→ **Goal of the exercise**:
Restate each of the lines given below, word for word.

==================================================

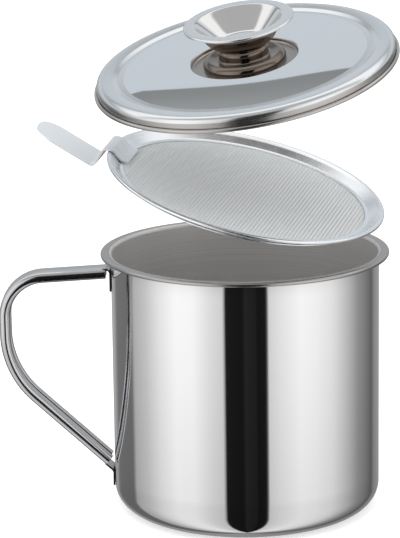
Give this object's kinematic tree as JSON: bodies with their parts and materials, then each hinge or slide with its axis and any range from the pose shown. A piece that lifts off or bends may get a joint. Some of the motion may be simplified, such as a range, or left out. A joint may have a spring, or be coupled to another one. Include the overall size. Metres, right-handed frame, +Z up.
{
  "type": "grease container",
  "caption": "Stainless steel grease pot with a looped strap handle, a lift-out mesh strainer with a finger tab, and a domed lid with a dished knob, all opened up.",
  "frame": {"origin": "centre of the pot's flat base, on the surface it stands on", "axes": "+Z up along the pot's axis, the handle towards -X, the picture looks along +Y"},
  "size_m": [0.1784, 0.1411, 0.2294],
  "materials": {
    "pot_steel": "polished outside, brushed inside",
    "handle_steel": "polished",
    "strainer_steel": "satin",
    "mesh_wire": "fine woven wire",
    "tab_steel": "matte",
    "lid_steel": "polished",
    "knob_steel": "polished, satin flange",
    "knob_dark_steel": "polished",
    "fastener_steel": "plain"
  },
  "bodies": {
    "pot": {"pot_body": "pot_steel", "pot_handle": "handle_steel"},
    "strainer": {"strainer_frame": "strainer_steel", "strainer_mesh": "mesh_wire", "mesh_clamp_ring": "strainer_steel", "strainer_tab": "tab_steel"},
    "lid": {"lid_cover": "lid_steel", "knob_base": "knob_dark_steel", "knob_collar": "knob_dark_steel", "knob_dish": "knob_steel", "knob_insert": "fastener_steel", "knob_screw": "fastener_steel", "knob_washer": "fastener_steel"}
  },
  "joints": [
    {"name": "strainer_lift", "type": "hinge", "parent": "pot", "child": "strainer", "pos_m": [0.08752, -0.06015, 0.1299], "axis": [0.5664, 0.8241, 0], "range_deg": [-15.64, 0]},
    {"name": "lid_lift", "type": "hinge", "parent": "strainer", "child": "lid", "pos_m": [-0.1283, -0.01828, 0.17512], "axis": [0.0953, -0.977, -0.1907], "range_deg": [-23.9, 0]}
  ]
}
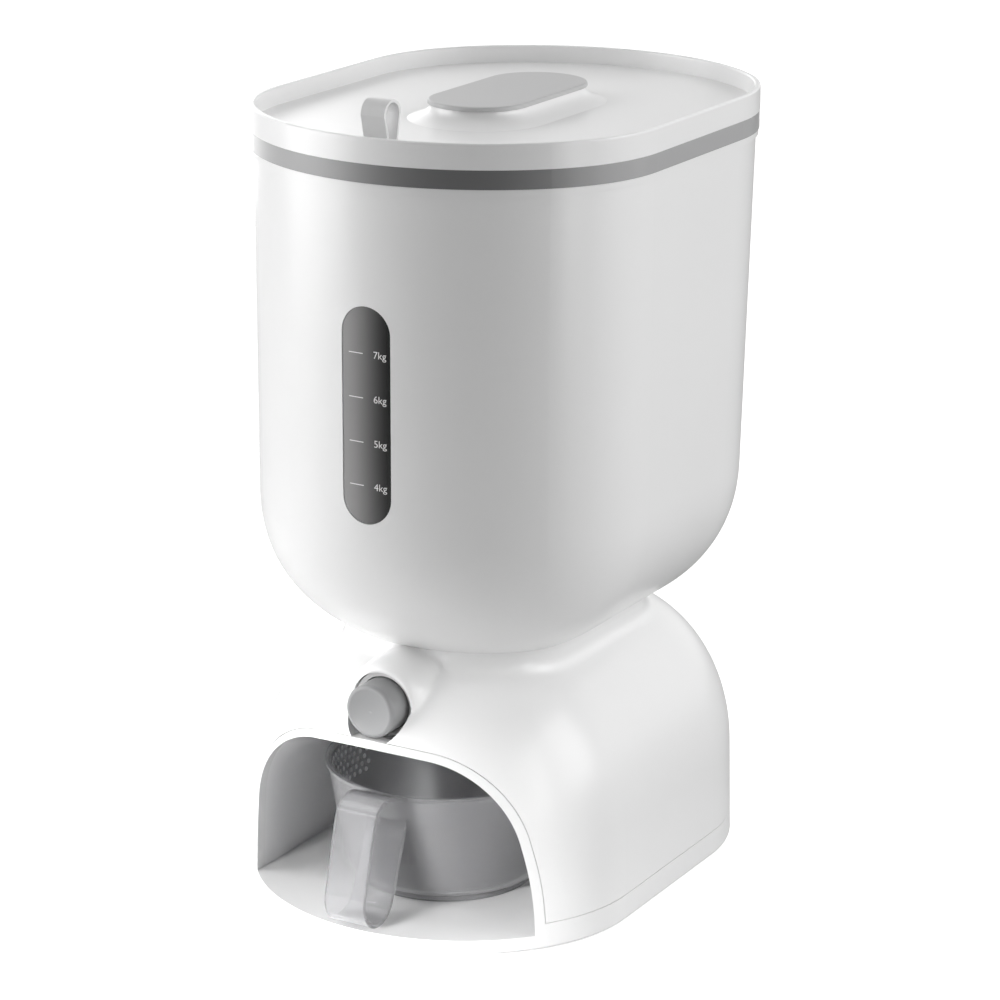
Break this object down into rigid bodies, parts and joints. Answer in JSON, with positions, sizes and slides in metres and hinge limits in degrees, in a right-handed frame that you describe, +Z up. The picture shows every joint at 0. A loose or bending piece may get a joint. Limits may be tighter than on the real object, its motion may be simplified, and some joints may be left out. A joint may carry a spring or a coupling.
{
  "type": "rice dispenser",
  "caption": "Countertop rice dispenser: lidded white bin with a level window on a domed base, push button gate and a clear measuring cup in an arched bay.",
  "frame": {"origin": "on the floor, under the middle of the base, which is the middle of the bounding box's bottom", "axes": "+Z up, -Y towards the front with the button and the cup, +X to the right seen from the front"},
  "size_m": [0.2146, 0.2964, 0.4152],
  "materials": {
    "shell_white": "satin",
    "liner_white": "matte",
    "silicone_gray": "matte",
    "button_gray": "satin",
    "clear_plastic": "clear",
    "window_clear": "smoked",
    "mechanism_white": "matte",
    "steel": "plain",
    "foot_rubber": "matte"
  },
  "bodies": {
    "dispenser": {"base_shell": "shell_white", "base_tray": "shell_white", "arch_frame": "shell_white", "bay_liner": "liner_white", "rubber_feet": "foot_rubber", "base_screws": "steel", "neck_screws": "steel", "guide_sleeve": "mechanism_white", "gate_housing": "mechanism_white", "housing_screws": "steel", "outlet_spout": "mechanism_white", "outlet_seal": "silicone_gray", "bin_shell": "shell_white", "hopper_funnel": "liner_white", "window_strip": "window_clear", "window_seal": "silicone_gray", "return_spring": "steel"},
    "lid": {"lid_cover": "shell_white", "lid_gasket": "silicone_gray", "lid_liner": "liner_white", "grip_pad": "silicone_gray", "grip_screws": "steel", "pull_tab": "silicone_gray"},
    "button": {"button_cap": "button_gray", "plunger": "mechanism_white", "gate_plate": "mechanism_white", "retaining_clip": "steel"},
    "cup": {"measuring_cup": "clear_plastic"}
  },
  "joints": [
    {"name": "lid_lift", "type": "slide", "parent": "dispenser", "child": "lid", "axis": [0, 0, 1], "range_m": [0, 0.15]},
    {"name": "button_push", "type": "slide", "parent": "dispenser", "child": "button", "axis": [0, 1, 0], "range_m": [0, 0.011], "stiffness_N_per_m": 400, "springref_m": -0.006, "deforming": ["return_spring"]},
    {"name": "cup_pull", "type": "slide", "parent": "dispenser", "child": "cup", "axis": [0, -1, 0], "range_m": [0, 0.18]}
  ]
}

==================================================

→ **Exercise result**:
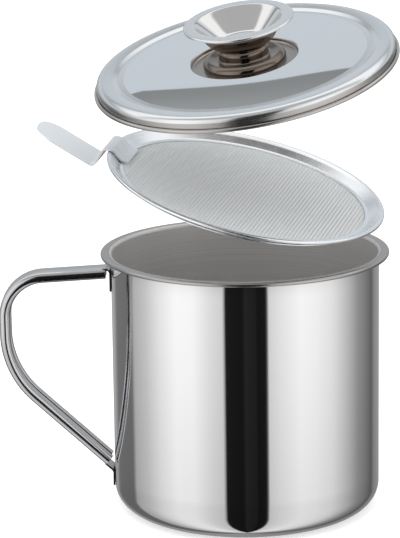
Give this object's kinematic tree as JSON: bodies with their parts and materials, then each hinge or slide with its axis and any range from the pose shown. A piece that lifts off or bends may get a joint. Some of the motion may be simplified, such as a range, or left out. A joint may have a spring, or be coupled to another one. Include the overall size. Metres, right-handed frame, +Z up.
{
  "type": "grease container",
  "caption": "Stainless steel grease pot with a looped strap handle, a lift-out mesh strainer with a finger tab, and a domed lid with a dished knob, all opened up.",
  "frame": {"origin": "centre of the pot's flat base, on the surface it stands on", "axes": "+Z up along the pot's axis, the handle towards -X, the picture looks along +Y"},
  "size_m": [0.1784, 0.1411, 0.2294],
  "materials": {
    "pot_steel": "polished outside, brushed inside",
    "handle_steel": "polished",
    "strainer_steel": "satin",
    "mesh_wire": "fine woven wire",
    "tab_steel": "matte",
    "lid_steel": "polished",
    "knob_steel": "polished, satin flange",
    "knob_dark_steel": "polished",
    "fastener_steel": "plain"
  },
  "bodies": {
    "pot": {"pot_body": "pot_steel", "pot_handle": "handle_steel"},
    "strainer": {"strainer_frame": "strainer_steel", "strainer_mesh": "mesh_wire", "mesh_clamp_ring": "strainer_steel", "strainer_tab": "tab_steel"},
    "lid": {"lid_cover": "lid_steel", "knob_base": "knob_dark_steel", "knob_collar": "knob_dark_steel", "knob_dish": "knob_steel", "knob_insert": "fastener_steel", "knob_screw": "fastener_steel", "knob_washer": "fastener_steel"}
  },
  "joints": [
    {"name": "strainer_lift", "type": "hinge", "parent": "pot", "child": "strainer", "pos_m": [0.08752, -0.06015, 0.1299], "axis": [0.5664, 0.8241, 0], "range_deg": [-15.64, 0]},
    {"name": "lid_lift", "type": "hinge", "parent": "strainer", "child": "lid", "pos_m": [-0.1283, -0.01828, 0.17512], "axis": [0.0953, -0.977, -0.1907], "range_deg": [-23.9, 0]}
  ]
}
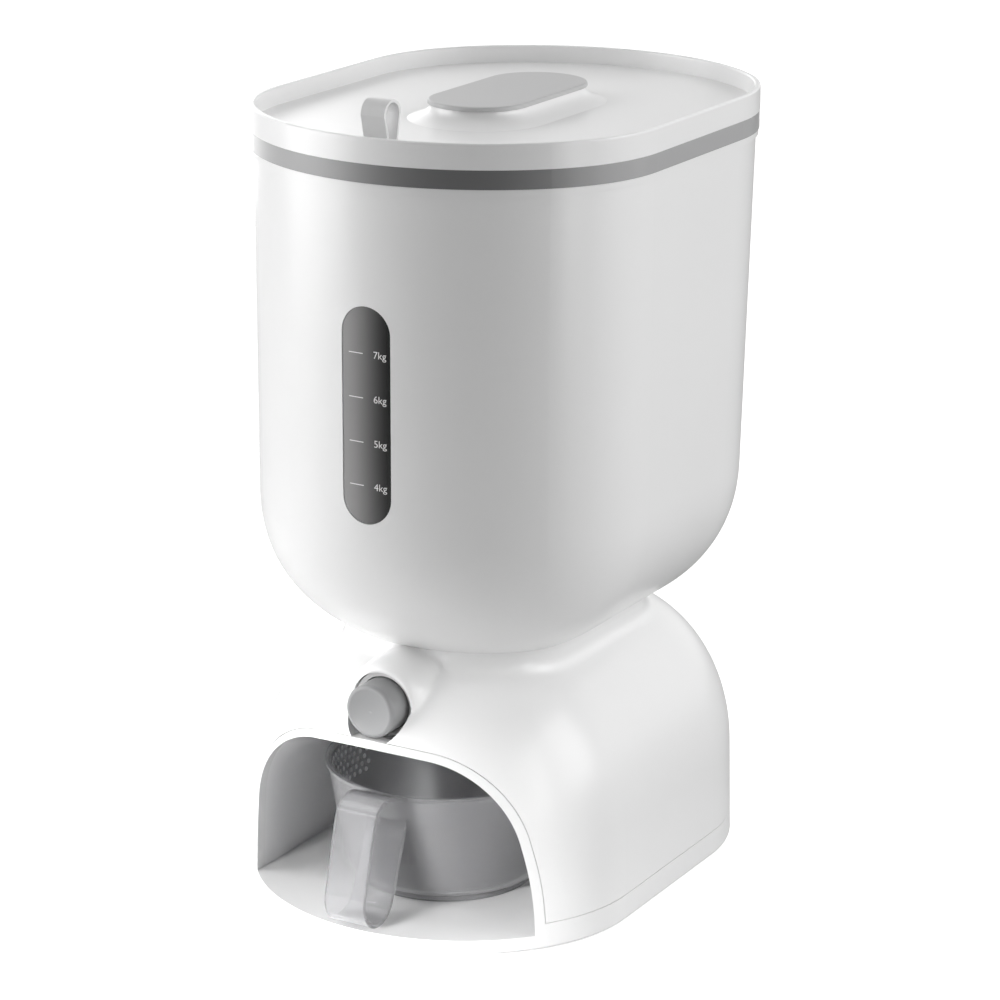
Break this object down into rigid bodies, parts and joints. Answer in JSON, with positions, sizes and slides in metres and hinge limits in degrees, in a right-handed frame that you describe, +Z up. The picture shows every joint at 0. A loose or bending piece may get a joint. Limits may be tighter than on the real object, its motion may be simplified, and some joints may be left out. A joint may carry a spring or a coupling.
{
  "type": "rice dispenser",
  "caption": "Countertop rice dispenser: lidded white bin with a level window on a domed base, push button gate and a clear measuring cup in an arched bay.",
  "frame": {"origin": "on the floor, under the middle of the base, which is the middle of the bounding box's bottom", "axes": "+Z up, -Y towards the front with the button and the cup, +X to the right seen from the front"},
  "size_m": [0.2146, 0.2964, 0.4152],
  "materials": {
    "shell_white": "satin",
    "liner_white": "matte",
    "silicone_gray": "matte",
    "button_gray": "satin",
    "clear_plastic": "clear",
    "window_clear": "smoked",
    "mechanism_white": "matte",
    "steel": "plain",
    "foot_rubber": "matte"
  },
  "bodies": {
    "dispenser": {"base_shell": "shell_white", "base_tray": "shell_white", "arch_frame": "shell_white", "bay_liner": "liner_white", "rubber_feet": "foot_rubber", "base_screws": "steel", "neck_screws": "steel", "guide_sleeve": "mechanism_white", "gate_housing": "mechanism_white", "housing_screws": "steel", "outlet_spout": "mechanism_white", "outlet_seal": "silicone_gray", "bin_shell": "shell_white", "hopper_funnel": "liner_white", "window_strip": "window_clear", "window_seal": "silicone_gray", "return_spring": "steel"},
    "lid": {"lid_cover": "shell_white", "lid_gasket": "silicone_gray", "lid_liner": "liner_white", "grip_pad": "silicone_gray", "grip_screws": "steel", "pull_tab": "silicone_gray"},
    "button": {"button_cap": "button_gray", "plunger": "mechanism_white", "gate_plate": "mechanism_white", "retaining_clip": "steel"},
    "cup": {"measuring_cup": "clear_plastic"}
  },
  "joints": [
    {"name": "lid_lift", "type": "slide", "parent": "dispenser", "child": "lid", "axis": [0, 0, 1], "range_m": [0, 0.15]},
    {"name": "button_push", "type": "slide", "parent": "dispenser", "child": "button", "axis": [0, 1, 0], "range_m": [0, 0.011], "stiffness_N_per_m": 400, "springref_m": -0.006, "deforming": ["return_spring"]},
    {"name": "cup_pull", "type": "slide", "parent": "dispenser", "child": "cup", "axis": [0, -1, 0], "range_m": [0, 0.18]}
  ]
}